Получается, что когда речь идет про обсуждение чего-то серьезного и требующего однозначности понимания, то, прежде всего, необходимо позаботиться об однозначном понимании используемых слов, определить то, что важно для обсуждения, без чего обсуждение просто не сможет закончиться общим пониманием. И просто необходимо всегда обращать внимание на корректность определения используемого в таких обсуждениях, что бывает довольно непросто, а то и невозможно. Но в случае невозможности это обеспечить, правильным будет прекратить бесплодное обсуждение, если не ставится задача победить в споре во что было ни стало.
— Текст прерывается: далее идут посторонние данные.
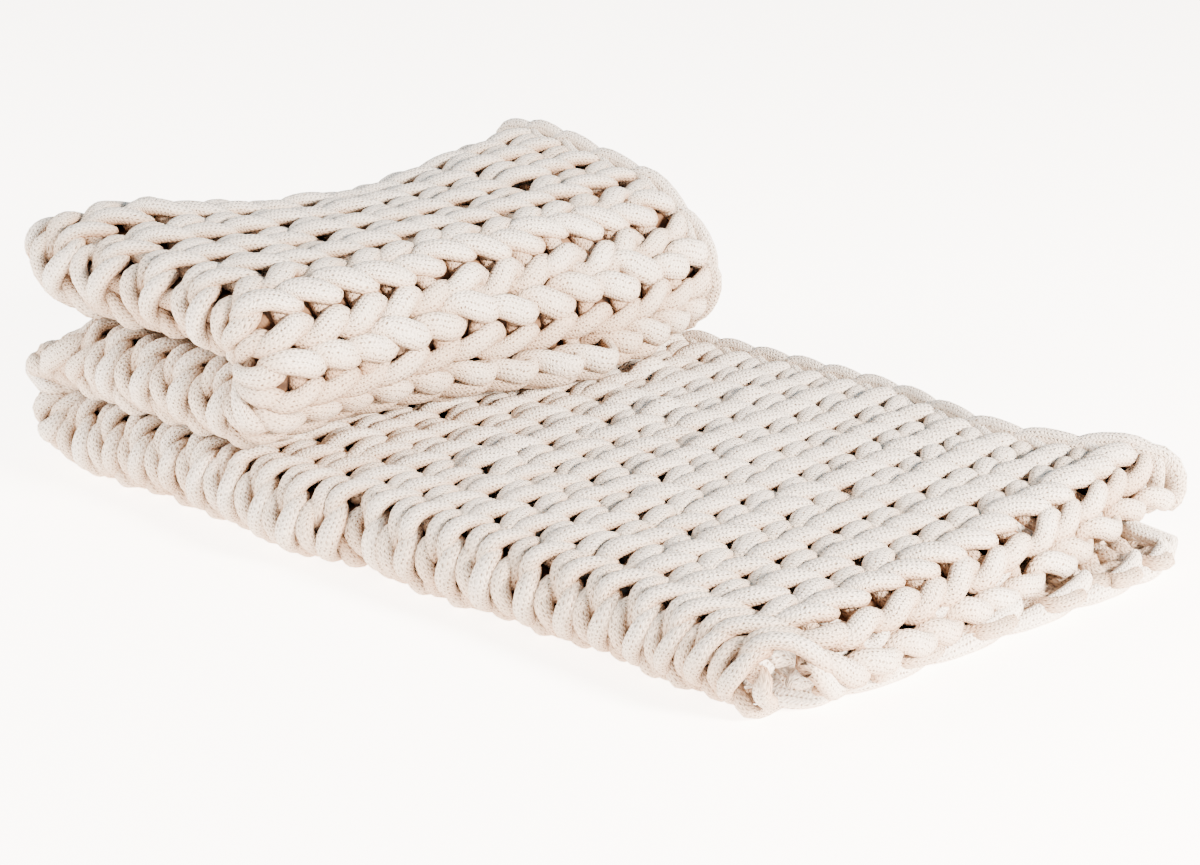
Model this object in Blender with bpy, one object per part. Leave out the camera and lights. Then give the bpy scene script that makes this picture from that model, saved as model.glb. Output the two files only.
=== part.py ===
"""Chunky knit throw, folded: one thick knitted sheet, rolled in three across its width, then zigzagged in
three along its length. +X is the open end of the lowest run, -Y the rounded near edge, +Z up, and it rests
on z = 0."""

import math

import bmesh
import bpy
from mathutils import Vector

LAYER = 0.021  # from one layer of cloth to the next
SHEET = 0.018  # thickness of the knitted sheet, so the layers stay 3 mm apart
RUN = 3 * LAYER  # from one run of the strip to the next
FLOOR_TO_MID = LAYER + SHEET / 2  # height of the lowest run's middle layer

NEAR_TURN = -0.178  # y of the roll's near centre: the bottom layer turns up here and becomes the top layer
FAR_TURN = 0.200  # y of the roll's far centre: the middle layer turns down here and becomes the bottom layer
INNER_EDGE = -0.170  # y of the cast-on edge, inside the roll
OUTER_EDGE = 0.221  # y of the bind-off edge, on top

OPEN_END = 0.312  # x of the lowest run's open end
CURL_START = 0.200  # x where the lowest run's finer steps towards the open end begin
CURL_LINE = 0.288  # x, at y = 0, of the line that the top layer curls down from at the open end
CURL_SLOPE = 0.04  # and how much further out that line runs for each metre of y
CURL_RADIUS = 0.030  # of that curl, to the top layer's middle
END_LIFT = 0.009  # the top layer rises this much off the middle one at the open end
TOP_LAYER_FROM = 0.0405  # z that the lowest run's top layer lies above, before it settles
TOP_LAYER_TO = 0.0620  # and z that it lies below
SECOND_RUN_ASKEW = 0.085  # slope in plan of the second run on the lowest one
TOP_RUN_ASKEW = 0.125  # and further slope of the top run's end on the second run
LEFT_FOLD = -0.343  # x of the centre that the strip turns up around, on the left
RIGHT_FOLD = -0.152  # x of the centre that the strip turns up around, on the right
TOP_END = -0.346  # x of the topmost run's end
PLAN_SHIFT = (-0.0210, 0.0087)  # brings the middle of the plan to the origin

# The roll across the width, from the cast-on edge to the bind-off edge: a row per stretch.
# stretch, y from, y to, height from the middle layer, steps
ACROSS = [
    ("middle layer", INNER_EDGE, FAR_TURN, 0.0, 9),
    ("far turn", FAR_TURN, FAR_TURN, -LAYER / 2, 6),
    ("bottom layer", FAR_TURN, NEAR_TURN, -LAYER, 9),
    ("near turn", NEAR_TURN, NEAR_TURN, 0.0, 9),
    ("top layer", NEAR_TURN, OUTER_EDGE, LAYER, 10),
]

# The zigzag along the length, from the open end to the top run's end: a row per stretch.
# stretch, x from, x to, height of the run or of the turn's centre, steps
ALONG = [
    ("open end", OPEN_END, CURL_START, FLOOR_TO_MID, 10),
    ("lowest run", CURL_START, LEFT_FOLD, FLOOR_TO_MID, 12),
    ("left fold", LEFT_FOLD, LEFT_FOLD, FLOOR_TO_MID + RUN / 2, 8),
    ("second run", LEFT_FOLD, RIGHT_FOLD, FLOOR_TO_MID + RUN, 6),
    ("right fold", RIGHT_FOLD, RIGHT_FOLD, FLOOR_TO_MID + 3 * RUN / 2, 9),
    ("top run", RIGHT_FOLD, TOP_END, FLOOR_TO_MID + 2 * RUN, 7),
]

# How far each layer of the lowest run has slid out at the open end.
# layer, slides at y = 0, more for each metre of y, more when clear of the near turn
SLIDES = {
    "top": (-0.008, 0.07, 0.033),
    "middle": (-0.024, 0.07, 0.0),
    "bottom": (0.022, 0.25, 0.0),
}

# Where each of these effects sets in: none of it below the first value, all of it above the second.
# effect and what it depends on, from, to
FADES = {
    "second run askew, z": (0.030, 0.100),
    "top run askew, z": (0.120, 0.150),
    "top run askew, -x": (0.120, 0.420),
    "open end slides, x": (0.080, 0.340),
    "second run stays, z": (0.062, 0.080),
    "outer layer, level": (0.430, 0.570),
    "bottom to top layer, level": (-0.570, 0.570),
    "layers lie apart, y": (-0.186, -0.178),
    "clear of the near turn, y": (-0.212, -0.148),
    "end lifts, z": (0.036, 0.046),
    "end lifts, x": (0.220, 0.330),
    "end lifts, y": (-0.020, 0.180),
    "clear of the floor, z": (0.000, 0.030),
}

SWELL_EDGE = 0.004  # a swell sets in over this much to each side of the height it acts above
# Soft swells and dents of the settled pile: a row per swell, with how far it moves the cloth at its centre.
# swell, move x, y, z, centre x, y, z, reach x, y, z, acts above this height
SWELLS = [
    ("top rises at the far side", 0.000, 0.000, 0.024, -0.290, 0.210, 0.190, 0.100, 0.120, 0.060, -1.0),
    ("top falls off at the far fold", 0.000, 0.000, -0.018, -0.070, 0.220, 0.190, 0.060, 0.110, 0.040, -1.0),
    ("top sags at its left end", 0.000, 0.000, -0.020, -0.360, 0.080, 0.190, 0.100, 0.100, 0.060, -1.0),
    ("top swells near its left end", 0.000, 0.000, 0.020, -0.360, -0.145, 0.190, 0.070, 0.060, 0.050, -1.0),
    ("left end droops", 0.000, 0.000, -0.008, -0.430, -0.150, 0.150, 0.050, 0.200, 0.060, -1.0),
    ("far left end draws in", 0.022, 0.000, 0.000, -0.380, 0.220, 0.170, 0.090, 0.120, 0.050, -1.0),
    ("upper left fold recedes", 0.056, 0.000, 0.000, -0.400, -0.150, 0.110, 0.080, 0.300, 0.020, -1.0),
    ("crease pinches the left corner", 0.000, 0.030, 0.000, -0.420, -0.210, 0.062, 0.050, 0.060, 0.012, -1.0),
    ("lower right fold tucks in", -0.012, 0.000, 0.000, -0.100, -0.120, 0.078, 0.060, 0.100, 0.022, 0.062),
    ("far right fold swells", 0.026, 0.000, 0.000, -0.090, 0.130, 0.105, 0.090, 0.110, 0.040, 0.062),
    ("lower right fold spreads", 0.072, 0.000, 0.000, -0.080, 0.090, 0.066, 0.110, 0.120, 0.020, 0.062),
    ("near edge bulges", 0.000, -0.010, 0.000, -0.100, -0.200, 0.020, 0.040, 0.070, 0.040, -1.0),
    ("near edge dips", 0.000, 0.012, 0.000, -0.045, -0.200, 0.020, 0.018, 0.060, 0.040, -1.0),
    ("near edge draws in", 0.000, 0.007, 0.000, 0.160, -0.200, 0.020, 0.140, 0.080, 0.060, -1.0),
    ("far edge draws in", 0.000, -0.026, 0.000, 0.190, 0.230, 0.050, 0.060, 0.110, 0.050, -1.0),
    ("far corner points out", 0.000, 0.018, 0.006, 0.300, 0.230, 0.052, 0.035, 0.080, 0.014, -1.0),
    ("far corner draws in", -0.018, -0.048, 0.000, 0.300, 0.230, 0.009, 0.070, 0.080, 0.035, -1.0),
    ("near corner is blunt", -0.010, 0.000, 0.000, 0.290, -0.200, 0.020, 0.060, 0.060, 0.050, -1.0),
]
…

Вариантом бесплодного обсуждения часто оказывается «спор о словах» — упорное настаивание именно на своем толковании значения слова, которое использовалось в обсуждении. В случае термина все просто: в справочнике дается его наиболее общий смысл. Но если это не специализированный справочник, то смысл может оказаться слишком общим и многозначительным или даже неверным, когда составители справочника привели устаревшее значение, скорректированное последующим исследованием предмета. Во всех случаях неопределённости слова единственным выходом из положения может быть предложение условно принять предложенное значение и исходить их этого, т.е. просто сказать, что имеется в виде под этим словом. Даже если потом обнаружится несоответствие такого значения общепринятому, то ошибки в обсуждении не возникнет потому, что исходным был имеющийся в виду смысл, а не звучание слова.

У детей бывает игра, когда они договариваются о том, что привычные слова у них теперь имеют совсем другой смысл, и когда они начинают говорить этими словами, то для непосвященного это кажется бессмыслицей, но договорившиеся дети прекрасно все понимают. Этот прием применяют не только дети, но и конспирирующиеся люди. И тогда становится особенно очевидной условность придаваемого словам значения.